As a future teacher, my passion for children is immense. I had the privilege of combining my two favourite things together, children and teaching and was able to teach on several occasions. Teaching in extreme weather conditions, controlling class sizes of around 50 children and dealing with their excitement of having a new teacher was not an easy task however it was all part of the experience which I very much enjoyed. Apart from spending class time with the children, weekends were when I had the chance to spend more hours with them. I loved teaching them new games such as ‘duck duck goose’ and ‘down by the river’ as I knew that they were then able to carry out these activities once we were gone. Apart from us being the ones to teach them new games, the children often enjoyed being the teacher and taught us a few of their traditional games too.
Although the children thoroughly enjoyed spending time with the volunteers, it was somewhat tricky to do so throughout the week as we would be in the building sight every day until around 5pm. It would be wrong to sugar coat the amount of work that went into building the library. The labour was tough, very tough. We went from carrying pans after pans after pans of sand on our heads, to fetching buckets of water from the river, to making cement with our bare hands, layered concrete blocks one by one and finally painted the whole building yellow. I don’t think any one of us can say any bit of it was easy. However what I can say is that we did everything possible to make the work enjoyable for us all. All of the volunteers put 100% of their efforts into making Louise’s dream a reality and worked tirelessly to finish it within the time frame given, and we did it!

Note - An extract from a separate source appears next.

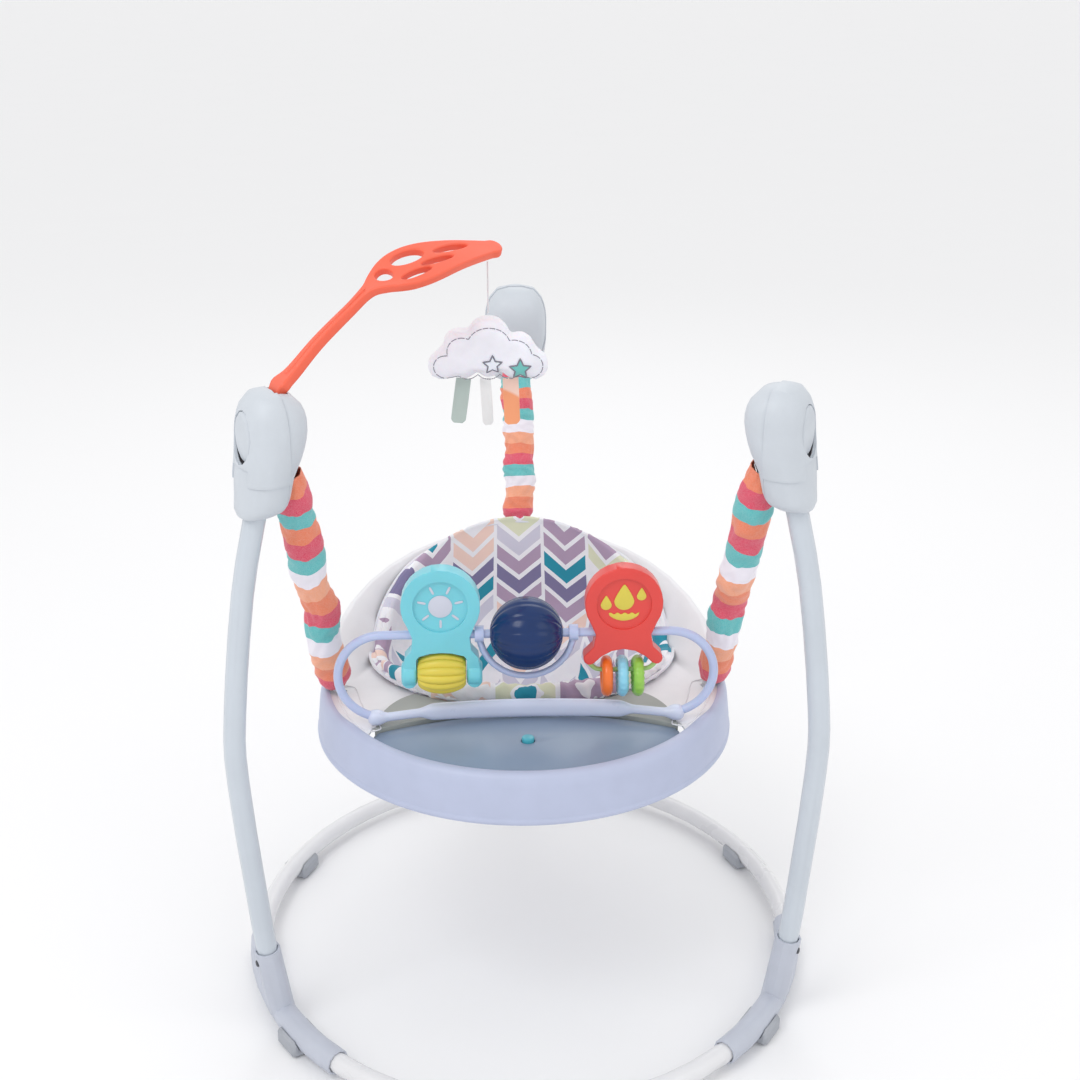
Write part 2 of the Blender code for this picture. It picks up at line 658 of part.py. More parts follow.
# ---------------------------------------------------------------- toy bar
def make_front_bar():
    """A curved grab bar whose tapered rods end in the collars that hold the toy rail."""
    half_grip = 0.128
    rings = []
    for index in range(13):
        x = half_grip * (index / 6 - 1)
        end = abs(x) / half_grip
        half_height = 0.0108 * math.sqrt(max(0.0, 1 - end ** 6)) + 0.0016
        middle = Vector((x, -0.108 - 0.006 * end ** 2, 0.4058 - 0.001 * end ** 2))
        rings.append([middle + Vector((0, y, z)) for y, z in superellipse(0.0065, half_height, 12)])
    bar = loft("front_bar", rings, PALE_LILAC)
    flip_if_inside_out(bar)
    for side, sign in (("left", -1), ("right", 1)):
        start = Vector((sign * 0.122, -0.1135, COLLAR_Z))
        end = Vector((sign * RAIL_HALF_SPAN, TOY_Y, COLLAR_Z))
        rod = cylinder(f"bar_rod_{side}", (start + end) / 2, end - start, 0.0060, (end - start).length,
                       None, 12, CUTTERS, 0.0045)
        boolean(bar, rod, "UNION")
        collar = cylinder(f"bar_collar_{side}", (sign * RAIL_HALF_SPAN, TOY_Y, COLLAR_Z), (1, 0, 0), 0.0105,
                          0.022, None, 16, CUTTERS)
        boolean(bar, collar, "UNION")


def rail_points():
    """From the left collar out, up and across to the right collar."""
    loop_r = (RAIL_Z - COLLAR_Z) / 2
    middle_z = (RAIL_Z + COLLAR_Z) / 2
    first = 0.245
    right = []
    for index in range(11):
        angle = -math.pi / 2 + first + (math.pi - first) * index / 10
        right.append(Vector((RAIL_HALF_SPAN + loop_r * math.cos(angle), TOY_Y,
                             middle_z + loop_r * math.sin(angle))))
    left = [Vector((-point.x, point.y, point.z)) for point in right]
    return left + list(reversed(right))


def make_ball():
    bore = RAIL_R + GAP
    tip = math.sqrt(BALL_R ** 2 - bore ** 2)
    ribs = 10
    profile = []
    for index in range(ribs + 1):
        angle = math.acos(tip / BALL_R) + (math.pi - 2 * math.acos(tip / BALL_R)) * index / ribs
        profile.append((BALL_R * math.sin(angle), BALL_R * math.cos(angle)))
    turned("spin_ball", profile, (0.0, TOY_Y, RAIL_Z), (1, 0, 0), NAVY, 22, closed=True)


def make_yoke():
    """A half loop under the ball, with a ring at each end that the rail passes through."""
    reach = 0.0570
    points = [Vector((reach * math.cos(a), TOY_Y, RAIL_Z + reach * math.sin(a)))
              for a in (math.pi + math.pi * index / 16 for index in range(17))]
    yoke = as_mesh(tube("ball_yoke", points, 0.0042, LILAC, 2))
    for side, sign in (("left", -1), ("right", 1)):
        boolean(yoke, cylinder(f"yoke_ring_{side}", (sign * reach, TOY_Y, RAIL_Z), (1, 0, 0), 0.0100, 0.011,
                               None, 16, CUTTERS), "UNION")
    boolean(yoke, cylinder("yoke_bore", (0, TOY_Y, RAIL_Z), (1, 0, 0), RAIL_R + GAP, 0.2, None, 12, CUTTERS))


def mirrored(half):
    """A full outline from its right half, which runs from the top middle to the bottom middle."""
    return half + [(-x, y) for x, y in reversed(half) if x > 1e-6]


def arc(centre, radius, first, last, count):
    return [(centre[0] + radius * math.cos(math.radians(first + (last - first) * i / count)),
             centre[1] + radius * math.sin(math.radians(first + (last - first) * i / count)))
            for i in range(count + 1)]


def make_paddle(name, outline, x, material):
    """A flat paddle in the toy plane with a round recess in front and a bore for the rail."""
    plate = flat_outline(name, [[(px, pz - RAIL_Z) for px, pz in outline]], PADDLE_HALF_THICKNESS, material)
    plate.location = (x, TOY_Y, RAIL_Z)
    plate.rotation_euler = (math.pi / 2, 0, 0)
    plate = as_mesh(plate)
    round_edges(plate, 0.003, 1)
    front = TOY_Y - PADDLE_HALF_THICKNESS
    boolean(plate, cylinder(f"{name}_recess", (x, front, PADDLE_DISC_Z), (0, 1, 0), 0.033, 0.007, None, 28,
                            CUTTERS))
    boolean(plate, cylinder(f"{name}_bore", (x, TOY_Y, RAIL_Z), (1, 0, 0), RAIL_R + GAP, 0.12, None, 12,
                            CUTTERS))
    return plate


def make_sun_paddle():
    half = (arc((0, PADDLE_DISC_Z), 0.0475, 90, -32, 10)
            + [(0.0345, 0.513), (0.0360, 0.496), (0.0445, 0.486)]
            + arc((0.0395, 0.455), 0.0090, 0, -180, 6)
            + [(0.0305, 0.4840), (0.0270, 0.4885), (0.014, 0.4920), (0.0, 0.4930)])
    paddle = make_paddle("sun_paddle", mirrored(half), SUN_PADDLE_X, TEAL)
    boolean(paddle, cylinder("roller_bores", (SUN_PADDLE_X, TOY_Y, ROLLER_Z), (1, 0, 0), 0.0034, 0.076,
                             None, 12, CUTTERS))
    half_length = 0.0297
    side = [(0.0, half_length + 0.004), (0.0029, half_length + 0.004), (0.0029, half_length)]
    side += [(ROLLER_R - 0.0055 * (k / 4 - 1) ** 2, half_length * (1 - k / 4)) for k in range(4)]
    profile = side + [(ROLLER_R, 0.0)] + [(r, -z) for r, z in reversed(side)]
    turned("roller", profile, (SUN_PADDLE_X, TOY_Y, ROLLER_Z), (1, 0, 0), YELLOW, 18)


def make_rain_paddle():
    half = (arc((0, PADDLE_DISC_Z), 0.0470, 90, -32, 10)
            + [(0.0335, 0.513), (0.0360, 0.497)]
            + arc((0.0405, 0.4815), 0.0078, 30, -130, 5)
            + [(0.0270, 0.4840), (0.014, 0.4915), (0.0, 0.494)])
    make_paddle("rain_paddle", mirrored(half), RAIN_PADDLE_X, RED)
    wire = smooth_path([(RAIN_PADDLE_X + x, TOY_Y, z) for x, z in
                        ((-0.0405, 0.4715), (-0.0350, 0.4658), (-0.0270, 0.4628), (0.0, BEAD_WIRE_Z),
                         (0.0270, 0.4628), (0.0350, 0.4658), (0.0405, 0.4715))], 2)
    tube("bead_wire", wire, 0.0030, GREEN, 2)
    for index, (name, material) in enumerate((("orange", ORANGE), ("sky", SKY), ("green", GREEN))):
        place = Vector((RAIN_PADDLE_X + (index - 1) * BEAD_SPACING, TOY_Y, BEAD_WIRE_Z - 0.0088))
        profile = [(0.0185 + 0.006 * math.cos(a), 0.006 * math.sin(a))
                   for a in (math.pi / 2 - 2 * math.pi * k / 8 for k in range(8))]
        turned(f"bead_{name}", profile, place, (1, 0, 0), material, 16, closed=True)


# ---------------------------------------------------------------- toy arm and cloud
ARM_PATH = ((0.0, 0.806), (0.0, 0.822), (0.0045, 0.836), (0.0225, 0.850), (0.054, 0.879), (0.093, 0.909),
            (0.126, 0.933), (0.170, 0.9485), (0.225, 0.9575), (0.292, 0.959))
ARM_WIDTHS = ((0.0, 0.0125), (0.026, 0.0125), (0.034, 0.0150), (0.048, 0.0110), (0.080, 0.0088),
              (0.140, 0.0078), (0.175, 0.0100), (0.190, 0.0185), (0.208, 0.0270), (0.235, 0.0325),
              (0.260, 0.0315), (0.290, 0.0250), (0.320, 0.0175), (0.340, 0.0125))
# centre along and across the arm, half length and half width of each opening in the leaf
LEAF_OPENINGS = ((0.2035, 0.0030, 0.0095, 0.0115), (0.2400, 0.0135, 0.0205, 0.0105),
                 (0.2930, 0.0080, 0.0220, 0.0052), (0.2680, -0.0065, 0.0210, 0.0045),
                 (0.2350, -0.0155, 0.0200, 0.0052))
LEAF_START = 0.165
ARM_HALF_THICKNESS = 0.0050


def arm_width(along):
    """The arm's half width at a distance along it, on a smooth curve through ARM_WIDTHS."""
    line = smooth_path([(distance, width, 0.0) for distance, width in ARM_WIDTHS], 8)
    for low, high in zip(line, line[1:]):
        if along <= high.x:
            return low.lerp(high, (along - low.x) / (high.x - low.x)).y
    return line[-1].y


def arm_place(path, along, across, out):
    """The point at a distance along the arm, across it, and out from its upper face."""
    frame = FRAMES["left"]
    travelled = 0.0
    for start, end in zip(path, path[1:]):
        span = (end - start).length
        if travelled + span >= along or end is path[-1]:
            t = (along - travelled) / span
            forward = (end - start).normalized()
            middle = start + forward * span * t
            break
        travelled += span
    roll = math.radians(24.0) * ease((along - LEAF_START) / 0.06)
    side = frame.along * -1.0
    up = forward.cross(side)
    turned_side = side * math.cos(roll) + up * math.sin(roll)
    turned_up = up * math.cos(roll) - side * math.sin(roll)
    return middle + turned_side * across + turned_up * out


def make_arm():
    frame = FRAMES["left"]
    path = smooth_path([frame.at(ARM_START_SHIFT - inward, z) for inward, z in ARM_PATH], 4)
    length = sum((end - start).length for start, end in zip(path, path[1:]))
    stations = [length * index / 30 for index in range(29)]
    edge = [(s, arm_width(s)) for s in stations]
    tip = [(length - 0.006, 0.0085), (length - 0.0015, 0.005), (length, 0.0)]
    outline = edge + tip + [(s, -w) for s, w in reversed(edge + tip[:-1])]
    holes = []
    for centre_s, centre_w, half_s, half_w in LEAF_OPENINGS:
        holes.append([(centre_s + half_s * math.cos(math.radians(a)),
                       centre_w + half_w * math.sin(math.radians(a))) for a in range(0, 360, 36)])
    arm = as_mesh(flat_outline("toy_arm", [outline] + holes, ARM_HALF_THICKNESS, CORAL))
    bm = bmesh.new()
    bm.from_mesh(arm.data)
    cuts = 12
    for index in range(1, cuts):
        bmesh.ops.bisect_plane(bm, geom=bm.verts[:] + bm.edges[:] + bm.faces[:], dist=1e-7,
                               plane_co=(length * index / cuts, 0, 0), plane_no=(1, 0, 0))
    for vertex in bm.verts:
        vertex.co = arm_place(path, vertex.co.x, vertex.co.y, vertex.co.z)
    bmesh.ops.triangulate(bm, faces=bm.faces)
    bmesh.ops.recalc_face_normals(bm, faces=bm.faces)
    bm.to_mesh(arm.data)
    bm.free()


CLOUD_LOBES = ((-0.058, -0.0205, 0.0185), (-0.036, 0.004, 0.0215), (0.0, 0.0095, 0.0310),
               (0.034, -0.004, 0.0255), (0.0555, -0.0205, 0.0195), (0.0, -0.022, 0.0190),
               (-0.030, -0.022, 0.0185), (0.030, -0.022, 0.0185))


def cloud_outline(count=44):
    """The edge of the joined lobes, seen from the cloud's middle."""
    points = []
    middle = Vector((0.0, -0.012))
    for index in range(count):
        angle = 2 * math.pi * index / count
        ray = Vector((math.cos(angle), math.sin(angle)))
        reach = 0.0
        for x, z, radius in CLOUD_LOBES:
            offset = Vector((x, z)) - middle
            along = offset.dot(ray)
            inside = radius ** 2 - offset.length_squared + along ** 2
            if inside > 0:
                reach = max(reach, along + math.sqrt(inside))
        points.append(middle + ray * reach)
    return points


def make_cloud():
    cloud = flat_outline("cloud", [cloud_outline()], CLOUD_HALF_THICKNESS - 0.003, CLOTH)
    cloud.location = CLOUD_CENTRE
    cloud.rotation_euler = (math.pi / 2, 0, 0)
    round_edges(as_mesh(cloud, 60.0), 0.0025, 1, 60)
    string_top = CLOUD_CENTRE + Vector((0, 0, 0.1020))
    string_foot = CLOUD_CENTRE + Vector((0, 0, 0.0412))
    tube("cloud_string", [string_top.lerp(string_foot, k / 5) for k in range(6)], STRING_R, WEBBING, 2)
    ribbons = (("grey", -0.031, 0.018, -8.0, 0.050), ("white", -0.004, 0.013, 3.0, 0.053),
               ("peach", 0.026, 0.019, 2.0, 0.052))
    for name, x, width, tilt, length in ribbons:
        turn = Matrix.Rotation(math.radians(-tilt), 4, "Y")
        top = CLOUD_CENTRE + Vector((x, 0, -0.0440))
        box(f"ribbon_{name}", top - turn @ Vector((0, 0, length / 2)), (width, 0.0014, length), CLOTH,
            turn=turn)


# ---------------------------------------------------------------- whole object
def main():
    make_hoop()
    make_feet()
    make_posts()
    for side in LEGS:
        make_spring(side)
        make_strap(side)
        make_sleeve(side)
    make_deck()
    make_skirt()
    make_console()
    make_seat_hoop()
    make_sling()
    make_front_bar()
    tube("toy_rail", rail_points(), RAIL_R, LILAC, 3)
    make_ball()
    make_yoke()
    make_sun_paddle()
    make_rain_paddle()
    make_arm()
    make_cloud()
    for thing in list(PARTS.objects) + list(CUTTERS.objects):
        thing.location.y += CENTRE_SHIFT


main()
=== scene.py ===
"""Looks of the activity jumper: finishes, cloth, plush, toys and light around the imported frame."""
import json
import math

import bpy
from mathutils import Matrix, Vector, noise

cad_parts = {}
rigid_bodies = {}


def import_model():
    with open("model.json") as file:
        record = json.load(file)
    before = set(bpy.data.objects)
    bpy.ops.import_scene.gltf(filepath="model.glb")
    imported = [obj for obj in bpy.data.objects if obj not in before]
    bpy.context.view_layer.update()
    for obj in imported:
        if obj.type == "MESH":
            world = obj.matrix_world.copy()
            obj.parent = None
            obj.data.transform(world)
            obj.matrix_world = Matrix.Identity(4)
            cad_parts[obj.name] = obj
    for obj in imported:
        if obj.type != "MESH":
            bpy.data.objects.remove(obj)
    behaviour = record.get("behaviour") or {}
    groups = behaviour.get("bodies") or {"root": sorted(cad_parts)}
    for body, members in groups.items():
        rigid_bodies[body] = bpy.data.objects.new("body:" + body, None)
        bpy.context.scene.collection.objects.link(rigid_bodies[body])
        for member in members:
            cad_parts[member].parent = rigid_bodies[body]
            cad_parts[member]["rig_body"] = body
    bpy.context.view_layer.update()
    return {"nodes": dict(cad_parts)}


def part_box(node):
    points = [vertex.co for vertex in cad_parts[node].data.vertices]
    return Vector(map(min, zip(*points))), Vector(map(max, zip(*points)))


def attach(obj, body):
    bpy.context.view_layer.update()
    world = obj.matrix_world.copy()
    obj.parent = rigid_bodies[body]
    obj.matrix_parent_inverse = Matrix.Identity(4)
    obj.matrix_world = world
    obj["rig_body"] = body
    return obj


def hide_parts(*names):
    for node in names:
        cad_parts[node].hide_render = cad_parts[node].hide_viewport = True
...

Once the library was build it was time to say goodbye to all of the lovely people we met along the way. Saying goodbye to the children was probably one of the hardest challenges I had ever faced. Not knowing whether I would be given the opportunity to return was what pained me the most however, I was hopeful that I would be back one day. It was beautiful to see how the children comforted us when we were the ones leaving them behind. None of them wanted to see us upset or crying, they all maintained a great big smile throughout and felt blessed to have had the opportunity of being with us.
Although the community of Kewunor and Azizanya is small, they hold more love than in any other place I have met. I never thought I could love how I loved in the space of two weeks and I am so grateful to have been given this opportunity. I definitely left a peace of my heart behind and I cannot wait to return next year.